Stated goal = Each record must be reproduced exactly as it is shown.

──────────

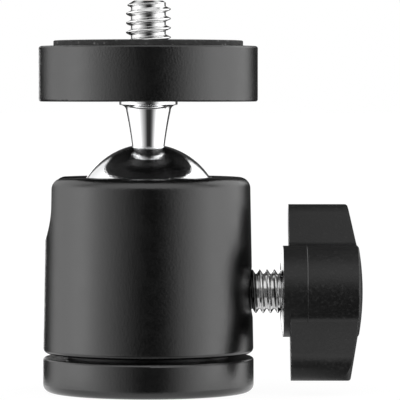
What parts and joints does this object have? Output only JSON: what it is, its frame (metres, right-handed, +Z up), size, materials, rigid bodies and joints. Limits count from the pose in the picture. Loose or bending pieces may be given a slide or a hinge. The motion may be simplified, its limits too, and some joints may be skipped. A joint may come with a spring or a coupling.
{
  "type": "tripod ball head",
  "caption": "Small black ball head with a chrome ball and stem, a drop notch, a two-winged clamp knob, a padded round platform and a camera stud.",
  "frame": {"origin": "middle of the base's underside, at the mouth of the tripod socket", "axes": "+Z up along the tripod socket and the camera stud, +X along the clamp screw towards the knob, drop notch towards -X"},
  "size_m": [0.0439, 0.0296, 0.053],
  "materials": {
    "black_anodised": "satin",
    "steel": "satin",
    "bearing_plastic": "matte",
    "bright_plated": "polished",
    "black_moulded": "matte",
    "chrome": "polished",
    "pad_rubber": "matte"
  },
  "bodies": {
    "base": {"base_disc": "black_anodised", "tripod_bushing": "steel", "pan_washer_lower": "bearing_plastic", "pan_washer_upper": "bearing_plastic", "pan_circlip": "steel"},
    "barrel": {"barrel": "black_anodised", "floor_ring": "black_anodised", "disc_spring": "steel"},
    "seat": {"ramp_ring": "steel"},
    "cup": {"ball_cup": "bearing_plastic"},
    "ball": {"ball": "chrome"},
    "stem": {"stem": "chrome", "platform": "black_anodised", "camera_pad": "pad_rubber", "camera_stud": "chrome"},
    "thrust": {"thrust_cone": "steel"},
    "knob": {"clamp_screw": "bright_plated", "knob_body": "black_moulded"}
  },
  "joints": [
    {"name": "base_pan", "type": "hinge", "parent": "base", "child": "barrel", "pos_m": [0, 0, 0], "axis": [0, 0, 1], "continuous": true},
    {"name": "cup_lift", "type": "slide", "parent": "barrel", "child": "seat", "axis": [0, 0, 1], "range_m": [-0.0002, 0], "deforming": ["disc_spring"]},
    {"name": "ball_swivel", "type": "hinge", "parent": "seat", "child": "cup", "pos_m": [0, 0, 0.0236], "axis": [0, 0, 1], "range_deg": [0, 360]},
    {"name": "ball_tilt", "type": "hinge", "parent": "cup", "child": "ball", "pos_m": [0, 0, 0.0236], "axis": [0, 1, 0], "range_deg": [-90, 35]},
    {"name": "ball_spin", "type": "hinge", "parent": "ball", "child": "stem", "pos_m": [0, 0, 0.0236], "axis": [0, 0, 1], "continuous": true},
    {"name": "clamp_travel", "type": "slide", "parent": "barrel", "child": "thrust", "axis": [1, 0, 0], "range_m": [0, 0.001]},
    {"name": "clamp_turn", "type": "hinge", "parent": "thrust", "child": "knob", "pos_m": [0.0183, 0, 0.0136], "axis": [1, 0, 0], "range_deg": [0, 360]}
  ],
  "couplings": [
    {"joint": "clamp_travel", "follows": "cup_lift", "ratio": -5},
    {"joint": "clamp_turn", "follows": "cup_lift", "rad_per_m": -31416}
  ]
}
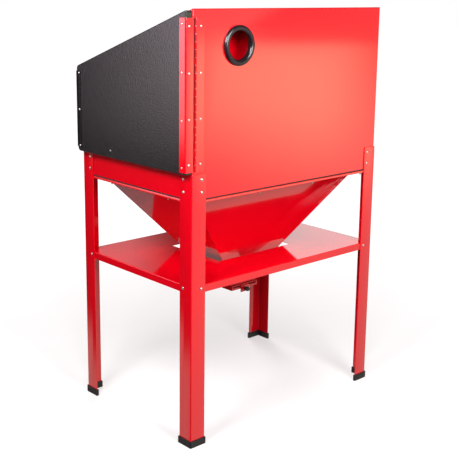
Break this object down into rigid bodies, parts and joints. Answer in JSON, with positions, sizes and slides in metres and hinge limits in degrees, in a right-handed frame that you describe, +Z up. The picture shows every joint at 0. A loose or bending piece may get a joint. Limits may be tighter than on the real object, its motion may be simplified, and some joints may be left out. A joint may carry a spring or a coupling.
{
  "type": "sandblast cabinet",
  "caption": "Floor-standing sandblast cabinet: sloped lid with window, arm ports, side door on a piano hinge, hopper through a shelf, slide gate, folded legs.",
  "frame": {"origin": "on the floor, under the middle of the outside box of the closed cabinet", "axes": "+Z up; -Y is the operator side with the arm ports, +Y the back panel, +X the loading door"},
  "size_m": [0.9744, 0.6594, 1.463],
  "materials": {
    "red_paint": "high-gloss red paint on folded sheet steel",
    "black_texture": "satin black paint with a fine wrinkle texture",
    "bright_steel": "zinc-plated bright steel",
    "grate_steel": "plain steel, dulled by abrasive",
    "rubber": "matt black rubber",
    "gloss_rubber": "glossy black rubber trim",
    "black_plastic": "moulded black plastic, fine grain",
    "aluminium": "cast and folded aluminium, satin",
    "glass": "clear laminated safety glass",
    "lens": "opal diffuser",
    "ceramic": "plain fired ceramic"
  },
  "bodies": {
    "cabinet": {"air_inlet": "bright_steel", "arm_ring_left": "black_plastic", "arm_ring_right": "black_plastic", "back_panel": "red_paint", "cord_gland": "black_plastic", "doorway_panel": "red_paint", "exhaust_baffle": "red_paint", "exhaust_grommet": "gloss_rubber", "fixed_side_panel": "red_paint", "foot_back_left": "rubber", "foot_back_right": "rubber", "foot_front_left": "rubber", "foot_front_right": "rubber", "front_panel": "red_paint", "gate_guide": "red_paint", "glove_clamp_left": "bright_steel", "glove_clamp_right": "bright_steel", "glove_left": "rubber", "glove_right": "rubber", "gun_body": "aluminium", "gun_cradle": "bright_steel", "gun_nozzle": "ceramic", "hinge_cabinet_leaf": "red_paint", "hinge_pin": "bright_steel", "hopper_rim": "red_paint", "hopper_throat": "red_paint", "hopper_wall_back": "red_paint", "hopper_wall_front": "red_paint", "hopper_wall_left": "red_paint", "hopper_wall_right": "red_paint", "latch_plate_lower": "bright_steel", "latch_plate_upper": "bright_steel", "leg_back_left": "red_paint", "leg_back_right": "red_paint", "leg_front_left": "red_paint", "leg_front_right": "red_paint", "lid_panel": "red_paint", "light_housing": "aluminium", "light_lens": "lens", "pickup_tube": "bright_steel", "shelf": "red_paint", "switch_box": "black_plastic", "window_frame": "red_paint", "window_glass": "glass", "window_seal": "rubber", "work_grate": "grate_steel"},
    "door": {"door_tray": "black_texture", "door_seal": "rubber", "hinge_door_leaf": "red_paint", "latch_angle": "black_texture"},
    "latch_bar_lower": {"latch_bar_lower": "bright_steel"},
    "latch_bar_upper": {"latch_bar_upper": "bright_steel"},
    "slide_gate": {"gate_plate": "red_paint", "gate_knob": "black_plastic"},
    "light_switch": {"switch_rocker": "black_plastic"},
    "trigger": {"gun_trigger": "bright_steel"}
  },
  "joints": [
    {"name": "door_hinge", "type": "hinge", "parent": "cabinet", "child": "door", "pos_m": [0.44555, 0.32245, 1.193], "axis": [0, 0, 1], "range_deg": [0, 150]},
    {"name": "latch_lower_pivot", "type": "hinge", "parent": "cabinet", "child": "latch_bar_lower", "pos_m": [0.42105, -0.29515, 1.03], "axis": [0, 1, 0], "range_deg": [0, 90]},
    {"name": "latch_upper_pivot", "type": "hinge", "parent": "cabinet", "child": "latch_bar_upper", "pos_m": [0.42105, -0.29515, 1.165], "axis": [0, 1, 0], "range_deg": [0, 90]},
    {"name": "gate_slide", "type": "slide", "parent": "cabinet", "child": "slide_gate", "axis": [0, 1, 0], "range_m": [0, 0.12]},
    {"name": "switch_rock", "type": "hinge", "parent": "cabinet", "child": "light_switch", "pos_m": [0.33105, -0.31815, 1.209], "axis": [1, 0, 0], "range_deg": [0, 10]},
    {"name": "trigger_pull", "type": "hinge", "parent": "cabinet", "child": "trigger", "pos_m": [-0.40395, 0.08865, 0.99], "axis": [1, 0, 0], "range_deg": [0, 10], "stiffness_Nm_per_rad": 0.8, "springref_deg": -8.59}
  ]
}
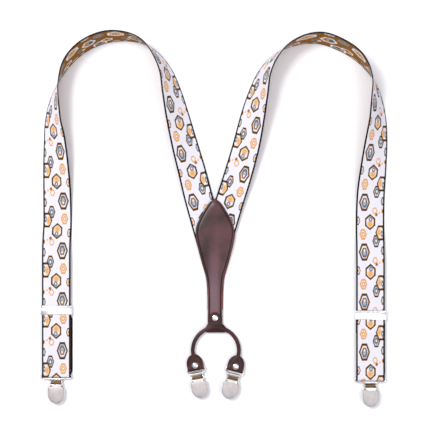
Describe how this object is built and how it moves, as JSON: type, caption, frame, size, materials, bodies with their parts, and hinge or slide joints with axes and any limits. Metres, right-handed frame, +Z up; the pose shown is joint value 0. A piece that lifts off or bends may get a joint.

──────────

Task answer =
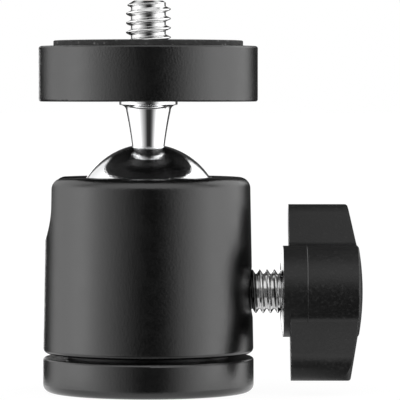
What parts and joints does this object have? Output only JSON: what it is, its frame (metres, right-handed, +Z up), size, materials, rigid bodies and joints. Limits count from the pose in the picture. Loose or bending pieces may be given a slide or a hinge. The motion may be simplified, its limits too, and some joints may be skipped. A joint may come with a spring or a coupling.
{
  "type": "tripod ball head",
  "caption": "Small black ball head with a chrome ball and stem, a drop notch, a two-winged clamp knob, a padded round platform and a camera stud.",
  "frame": {"origin": "middle of the base's underside, at the mouth of the tripod socket", "axes": "+Z up along the tripod socket and the camera stud, +X along the clamp screw towards the knob, drop notch towards -X"},
  "size_m": [0.0439, 0.0296, 0.053],
  "materials": {
    "black_anodised": "satin",
    "steel": "satin",
    "bearing_plastic": "matte",
    "bright_plated": "polished",
    "black_moulded": "matte",
    "chrome": "polished",
    "pad_rubber": "matte"
  },
  "bodies": {
    "base": {"base_disc": "black_anodised", "tripod_bushing": "steel", "pan_washer_lower": "bearing_plastic", "pan_washer_upper": "bearing_plastic", "pan_circlip": "steel"},
    "barrel": {"barrel": "black_anodised", "floor_ring": "black_anodised", "disc_spring": "steel"},
    "seat": {"ramp_ring": "steel"},
    "cup": {"ball_cup": "bearing_plastic"},
    "ball": {"ball": "chrome"},
    "stem": {"stem": "chrome", "platform": "black_anodised", "camera_pad": "pad_rubber", "camera_stud": "chrome"},
    "thrust": {"thrust_cone": "steel"},
    "knob": {"clamp_screw": "bright_plated", "knob_body": "black_moulded"}
  },
  "joints": [
    {"name": "base_pan", "type": "hinge", "parent": "base", "child": "barrel", "pos_m": [0, 0, 0], "axis": [0, 0, 1], "continuous": true},
    {"name": "cup_lift", "type": "slide", "parent": "barrel", "child": "seat", "axis": [0, 0, 1], "range_m": [-0.0002, 0], "deforming": ["disc_spring"]},
    {"name": "ball_swivel", "type": "hinge", "parent": "seat", "child": "cup", "pos_m": [0, 0, 0.0236], "axis": [0, 0, 1], "range_deg": [0, 360]},
    {"name": "ball_tilt", "type": "hinge", "parent": "cup", "child": "ball", "pos_m": [0, 0, 0.0236], "axis": [0, 1, 0], "range_deg": [-90, 35]},
    {"name": "ball_spin", "type": "hinge", "parent": "ball", "child": "stem", "pos_m": [0, 0, 0.0236], "axis": [0, 0, 1], "continuous": true},
    {"name": "clamp_travel", "type": "slide", "parent": "barrel", "child": "thrust", "axis": [1, 0, 0], "range_m": [0, 0.001]},
    {"name": "clamp_turn", "type": "hinge", "parent": "thrust", "child": "knob", "pos_m": [0.0183, 0, 0.0136], "axis": [1, 0, 0], "range_deg": [0, 360]}
  ],
  "couplings": [
    {"joint": "clamp_travel", "follows": "cup_lift", "ratio": -5},
    {"joint": "clamp_turn", "follows": "cup_lift", "rad_per_m": -31416}
  ]
}
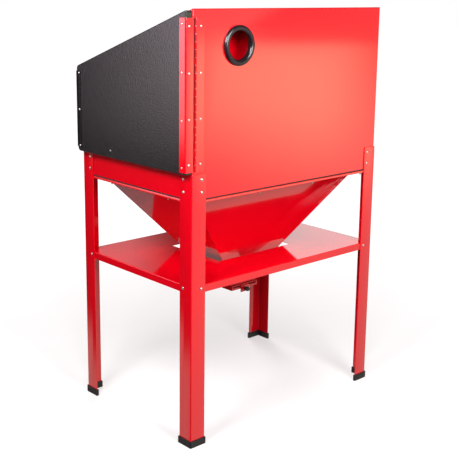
Break this object down into rigid bodies, parts and joints. Answer in JSON, with positions, sizes and slides in metres and hinge limits in degrees, in a right-handed frame that you describe, +Z up. The picture shows every joint at 0. A loose or bending piece may get a joint. Limits may be tighter than on the real object, its motion may be simplified, and some joints may be left out. A joint may carry a spring or a coupling.
{
  "type": "sandblast cabinet",
  "caption": "Floor-standing sandblast cabinet: sloped lid with window, arm ports, side door on a piano hinge, hopper through a shelf, slide gate, folded legs.",
  "frame": {"origin": "on the floor, under the middle of the outside box of the closed cabinet", "axes": "+Z up; -Y is the operator side with the arm ports, +Y the back panel, +X the loading door"},
  "size_m": [0.9744, 0.6594, 1.463],
  "materials": {
    "red_paint": "high-gloss red paint on folded sheet steel",
    "black_texture": "satin black paint with a fine wrinkle texture",
    "bright_steel": "zinc-plated bright steel",
    "grate_steel": "plain steel, dulled by abrasive",
    "rubber": "matt black rubber",
    "gloss_rubber": "glossy black rubber trim",
    "black_plastic": "moulded black plastic, fine grain",
    "aluminium": "cast and folded aluminium, satin",
    "glass": "clear laminated safety glass",
    "lens": "opal diffuser",
    "ceramic": "plain fired ceramic"
  },
  "bodies": {
    "cabinet": {"air_inlet": "bright_steel", "arm_ring_left": "black_plastic", "arm_ring_right": "black_plastic", "back_panel": "red_paint", "cord_gland": "black_plastic", "doorway_panel": "red_paint", "exhaust_baffle": "red_paint", "exhaust_grommet": "gloss_rubber", "fixed_side_panel": "red_paint", "foot_back_left": "rubber", "foot_back_right": "rubber", "foot_front_left": "rubber", "foot_front_right": "rubber", "front_panel": "red_paint", "gate_guide": "red_paint", "glove_clamp_left": "bright_steel", "glove_clamp_right": "bright_steel", "glove_left": "rubber", "glove_right": "rubber", "gun_body": "aluminium", "gun_cradle": "bright_steel", "gun_nozzle": "ceramic", "hinge_cabinet_leaf": "red_paint", "hinge_pin": "bright_steel", "hopper_rim": "red_paint", "hopper_throat": "red_paint", "hopper_wall_back": "red_paint", "hopper_wall_front": "red_paint", "hopper_wall_left": "red_paint", "hopper_wall_right": "red_paint", "latch_plate_lower": "bright_steel", "latch_plate_upper": "bright_steel", "leg_back_left": "red_paint", "leg_back_right": "red_paint", "leg_front_left": "red_paint", "leg_front_right": "red_paint", "lid_panel": "red_paint", "light_housing": "aluminium", "light_lens": "lens", "pickup_tube": "bright_steel", "shelf": "red_paint", "switch_box": "black_plastic", "window_frame": "red_paint", "window_glass": "glass", "window_seal": "rubber", "work_grate": "grate_steel"},
    "door": {"door_tray": "black_texture", "door_seal": "rubber", "hinge_door_leaf": "red_paint", "latch_angle": "black_texture"},
    "latch_bar_lower": {"latch_bar_lower": "bright_steel"},
    "latch_bar_upper": {"latch_bar_upper": "bright_steel"},
    "slide_gate": {"gate_plate": "red_paint", "gate_knob": "black_plastic"},
    "light_switch": {"switch_rocker": "black_plastic"},
    "trigger": {"gun_trigger": "bright_steel"}
  },
  "joints": [
    {"name": "door_hinge", "type": "hinge", "parent": "cabinet", "child": "door", "pos_m": [0.44555, 0.32245, 1.193], "axis": [0, 0, 1], "range_deg": [0, 150]},
    {"name": "latch_lower_pivot", "type": "hinge", "parent": "cabinet", "child": "latch_bar_lower", "pos_m": [0.42105, -0.29515, 1.03], "axis": [0, 1, 0], "range_deg": [0, 90]},
    {"name": "latch_upper_pivot", "type": "hinge", "parent": "cabinet", "child": "latch_bar_upper", "pos_m": [0.42105, -0.29515, 1.165], "axis": [0, 1, 0], "range_deg": [0, 90]},
    {"name": "gate_slide", "type": "slide", "parent": "cabinet", "child": "slide_gate", "axis": [0, 1, 0], "range_m": [0, 0.12]},
    {"name": "switch_rock", "type": "hinge", "parent": "cabinet", "child": "light_switch", "pos_m": [0.33105, -0.31815, 1.209], "axis": [1, 0, 0], "range_deg": [0, 10]},
    {"name": "trigger_pull", "type": "hinge", "parent": "cabinet", "child": "trigger", "pos_m": [-0.40395, 0.08865, 0.99], "axis": [1, 0, 0], "range_deg": [0, 10], "stiffness_Nm_per_rad": 0.8, "springref_deg": -8.59}
  ]
}
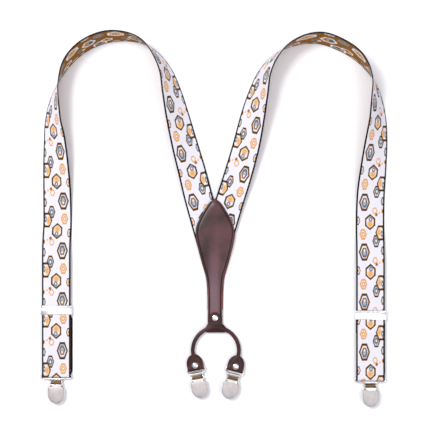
Describe how this object is built and how it moves, as JSON: type, caption, frame, size, materials, bodies with their parts, and hinge or slide joints with axes and any limits. Metres, right-handed frame, +Z up; the pose shown is joint value 0. A piece that lifts off or bends may get a joint.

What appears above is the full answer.